Both also acknowledged the potential impact that distance learning may have later in their careers. Imossi is unable to shadow local doctors in different specialties to get a sense of what medical field she fits best in, and Venticinque said that depending on the health circumstances, research opportunities that are key for securing a spot in strong residency programs may or may not happen.
“My school has been connecting us with physician advisors we can talk to about future career goals. Unfortunately, nothing replaces shadowing in the clinic, but I think under the current circumstances, getting the chance to speak with physicians is a great compromise,” Imossi said. “Hearing about their sacrifices strengthens my conviction that medicine was the right career for me.”

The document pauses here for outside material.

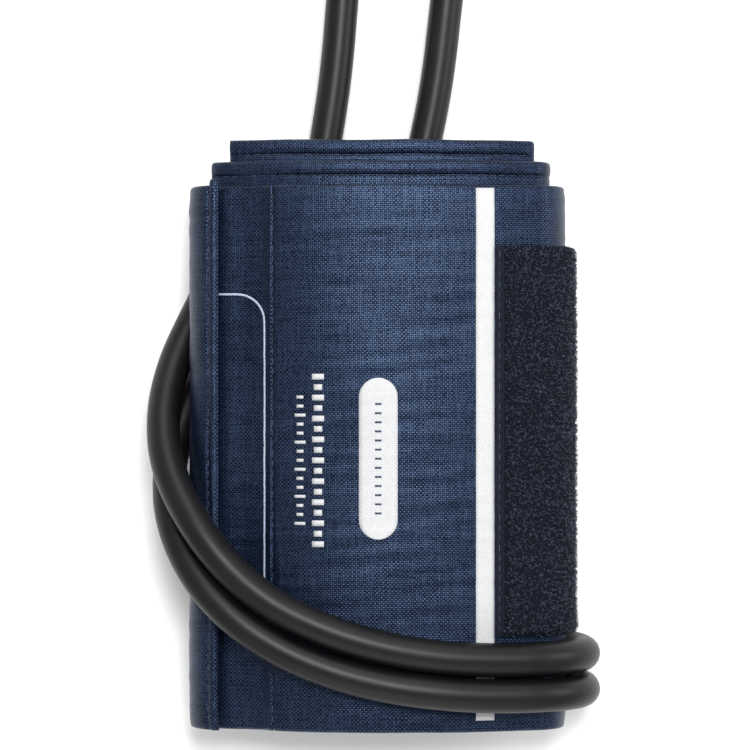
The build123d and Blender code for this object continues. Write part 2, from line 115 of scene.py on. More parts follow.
# ---- materials ---------------------------------------------------------------------------
class Shader:
    """A material with one Principled shader, and short calls that add nodes to it."""

    def __init__(self, name, **values):
        self.material = bpy.data.materials.new(name)
        self.material.use_nodes = True
        self.nodes = self.material.node_tree.nodes
        self.links = self.material.node_tree.links
        self.shader = self.nodes["Principled BSDF"]
        for socket, value in values.items():
            self.shader.inputs[socket.replace("_", " ")].default_value = value

    def plug(self, value, socket):
        if isinstance(value, bpy.types.NodeSocket):
            self.links.new(value, socket)
        else:
            socket.default_value = value

    def math(self, operation, *values):
        node = self.nodes.new("ShaderNodeMath")
        node.operation = operation
        for value, socket in zip(values, node.inputs):
            self.plug(value, socket)
        return node.outputs[0]

    def combine(self, x, y):
        node = self.nodes.new("ShaderNodeCombineXYZ")
        for value, socket in zip((x, y), node.inputs):
            self.plug(value, socket)
        return node.outputs[0]

    def noise(self, vector, scale, detail):
        node = self.nodes.new("ShaderNodeTexNoise")
        node.inputs["Scale"].default_value = scale
        node.inputs["Detail"].default_value = detail
        self.links.new(vector, node.inputs["Vector"])
        return node.outputs["Fac"]

    def per_crossing(self, column, row):
        """A random value for each crossing of two threads."""
        node = self.nodes.new("ShaderNodeTexWhiteNoise")
        node.noise_dimensions = "2D"
        self.links.new(self.combine(column, row), node.inputs["Vector"])
        return node.outputs["Value"]

    def ramp(self, value, low, high, dark, light):
        """Colours from dark to light as a value goes from low to high."""
        node = self.nodes.new("ShaderNodeValToRGB")
        first, last = node.color_ramp.elements
        first.position, first.color = low, (*dark, 1)
        last.position, last.color = high, (*light, 1)
        self.links.new(value, node.inputs["Fac"])
        return node.outputs["Color"]

    def spread(self, value, low, high):
        """A value from 0 to 1 as a value from low to high."""
        node = self.nodes.new("ShaderNodeMapRange")
        node.inputs["To Min"].default_value = low
        node.inputs["To Max"].default_value = high
        self.links.new(value, node.inputs["Value"])
        return node.outputs["Result"]

    def bump(self, height, distance, strength=1.0):
        node = self.nodes.new("ShaderNodeBump")
        node.inputs["Distance"].default_value = distance
        node.inputs["Strength"].default_value = strength
        self.links.new(height, node.inputs["Height"])
        self.links.new(node.outputs["Normal"], self.shader.inputs["Normal"])

    def object_coordinates(self):
        return self.nodes.new("ShaderNodeTexCoord").outputs["Object"]

    def strip_coordinates(self):
        """Millimetres along the strip and across it, from the mesh's own map."""
        node = self.nodes.new("ShaderNodeUVMap")
        node.uv_map = "strip"
        apart = self.nodes.new("ShaderNodeSeparateXYZ")
        self.links.new(node.outputs["UV"], apart.inputs[0])
        return apart.outputs[0], apart.outputs[1]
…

One concern Taylor has about attending medical school in the coming months is how to make the most informed decision he can. His “second looks” have all been made digital, meaning that he cannot be on campus with other accepted students and current faculty members to mingle and to determine if the school is the right fit for him, or check out the labs and research opportunities available to him at the institution.
“It’s a really big decision, especially as an MD/PhD student,” he said. “The average time to graduation is eight years, so I’m kind of choosing where I’m going to live for almost the next decade of my life.”
As he gears up for his own MCAT exam, Howard noted that many students in his position are in limbo and unsure of how the coronavirus will impact their medical school applications and long-term career goals.
“Since it is a year long process to get into medical school, many students were planning to take the MCAT during the spring so that they would get accepted for the fall of 2021,” Howard said. “Because of COVID(-19) and the long process to apply to medical school, adjustments need to be made to the application process.”
Brielle Intorcia, FCLC ’20, planned to take a two-year gap between finishing her undergraduate degree and starting medical school. She initially planned to use this spring for separate research projects at Fordham and Montefiore Medical Center, both of which have been suspended due to health concerns. She does, however, plan to move forward with the post-grad position she secured with Weill Cornell Medicine/New York Presbyterian.
“My start date has been delayed indefinitely (I was supposed to start training in May), but I’m not bitter — training new employees is expensive, and all resources should be going to the patients right now. I can wait,” she said.
Howard, on the other hand, plans to return to work at the end of April after taking a brief break this month. He will be commuting from Connecticut and is preparing to take the extra sanitizing measures to keep the rest of his family safe if it means that he can get back to helping those in coronavirus-stricken communities.
“They say ‘scribes save doctors while doctors save patients,’” Howard explained. “Being there for the doctors really opened my eyes to how much they are needed. COVID-19 patients are losing their lives due to this terrible virus and these doctors are able to provide exceptional care to help these patients.”
Intorcia, who coincidentally decided to specialize in infectious disease before the pandemic, has been following coronavirus developments since it was a “mysterious respiratory illness” in December 2019. She hopes that during her career, she can make a difference far beyond the healthcare system.
“Something else I’ve learned during my time in Fordham is that medicine is not an isolated field,” she said. “Like the virus itself, the consequences of the pandemic infect us all. So absolutely, COVID-19 has reaffirmed my motivation to specialize in infectious disease because it’s more than a study of medicine — it’s a field that forces us to re-evaluate our community and improve its shortcomings.”